Originally posted by dreamfox1
reply to post by MisterMiyagi
Well it might and might not due to Mars being smacked by a comet by next year.
But then again it could just because of that event.
C/2013 A1, discovered by Robert McNaught at Siding Spring Observatory in Australia, was spotted on 3 January out between the orbits of Jupiter and Saturn. After digging into data from other observatories, astronomers were able to reconstruct its orbit going back 74 days. Projecting that forward, it became clear that it would fly pretty close to Mars sometime on 19 October 2014 -- which means there is a slight chance of it impacting the planet, according to astronomer Ian Musgrave. Now, further observations have increased that chance (though it's still not very likely, before anyone starts panicking about the fate of the Curiosity rover).
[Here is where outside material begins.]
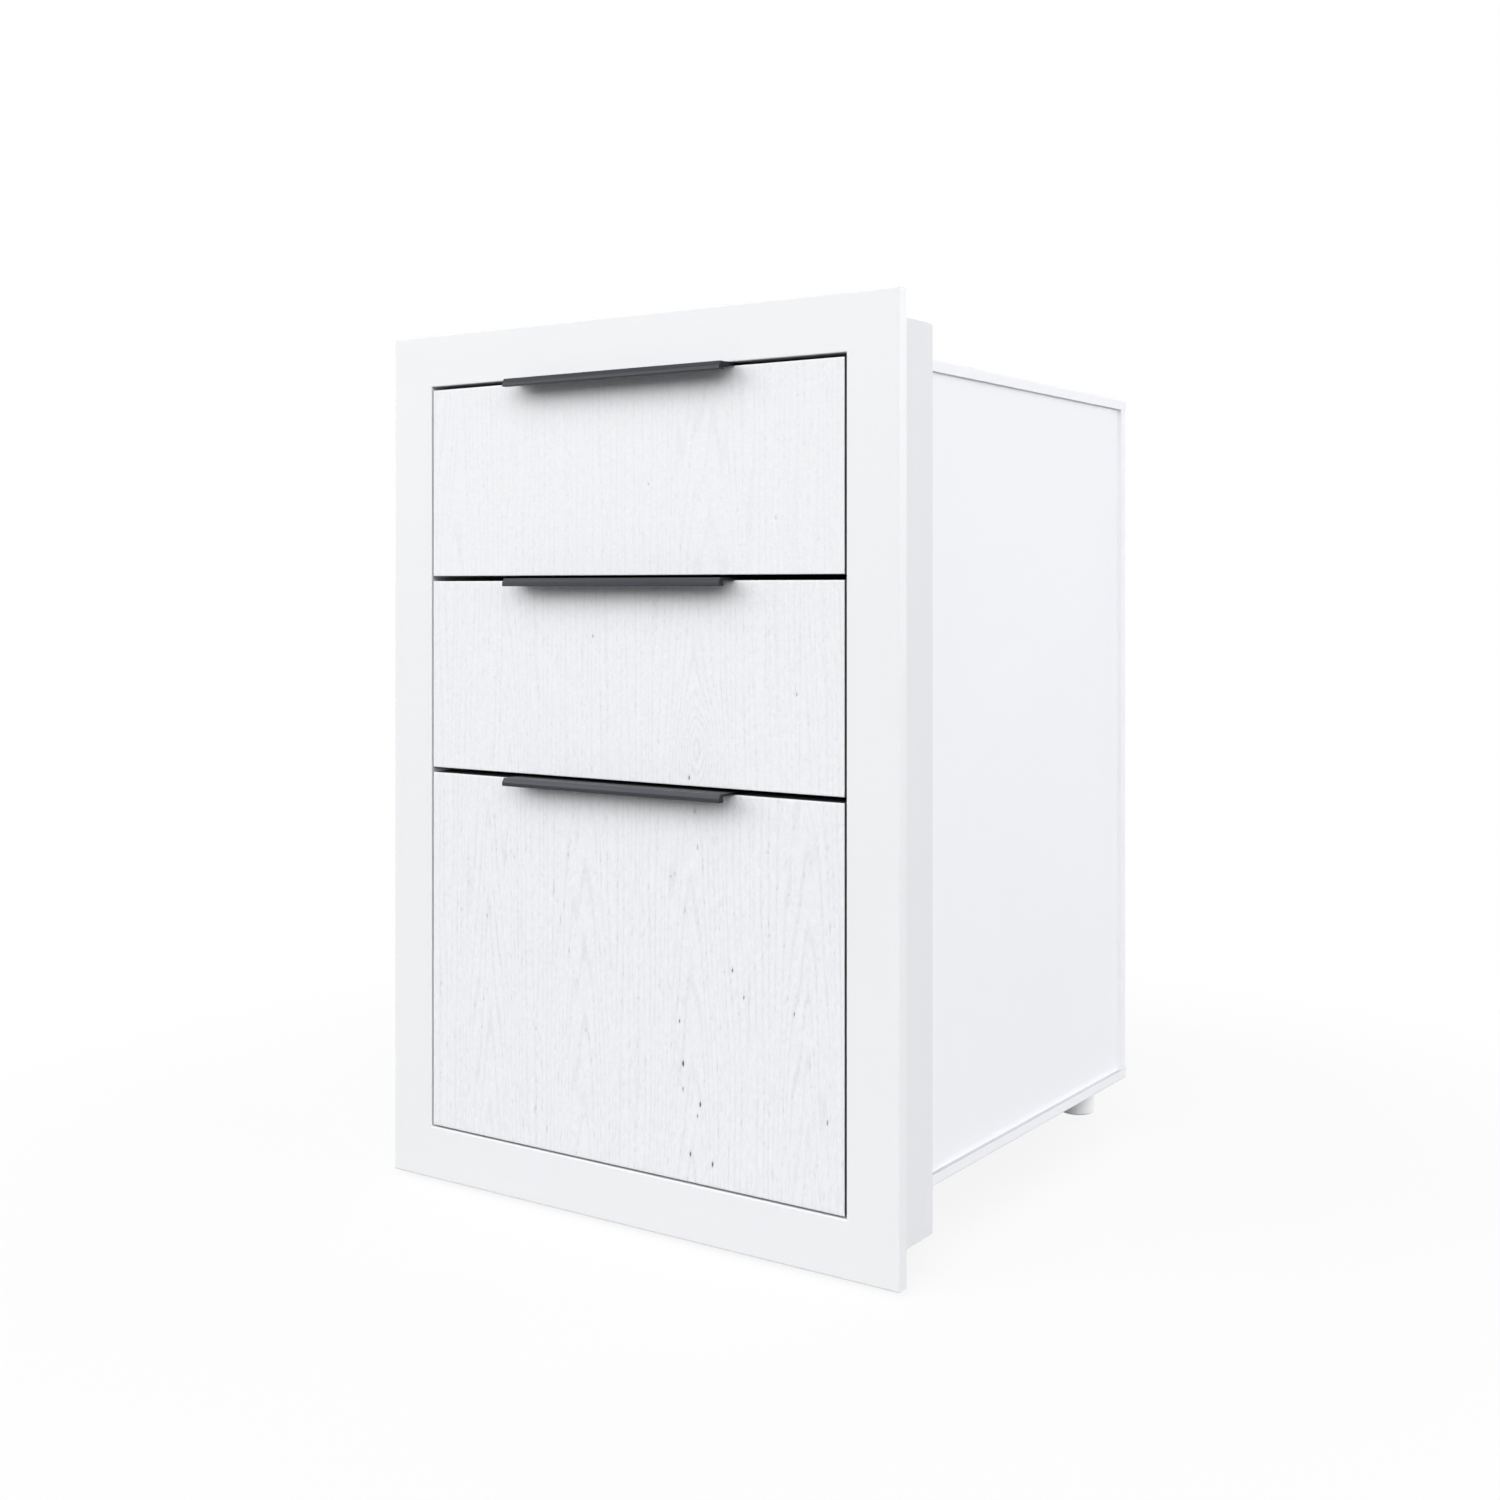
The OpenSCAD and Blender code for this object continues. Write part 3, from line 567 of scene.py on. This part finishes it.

The current estimate is that C/2013 A1 will come within 0.00073AU (109,000km) of Mars, but uncertainty in measurements of its path thus far mean that it could end up as far away as 0.008AU (1,197,000km) or plowing straight into the planet's surface. It has a retrograde orbit around the Sun, giving it a high velocity relative to Mars of 56km/s -- that, combined with its relatively large size (estimated as around 50km) could leave a crater on Mars of 500km across and 2km deep, according to astronomer Leonid Elenin.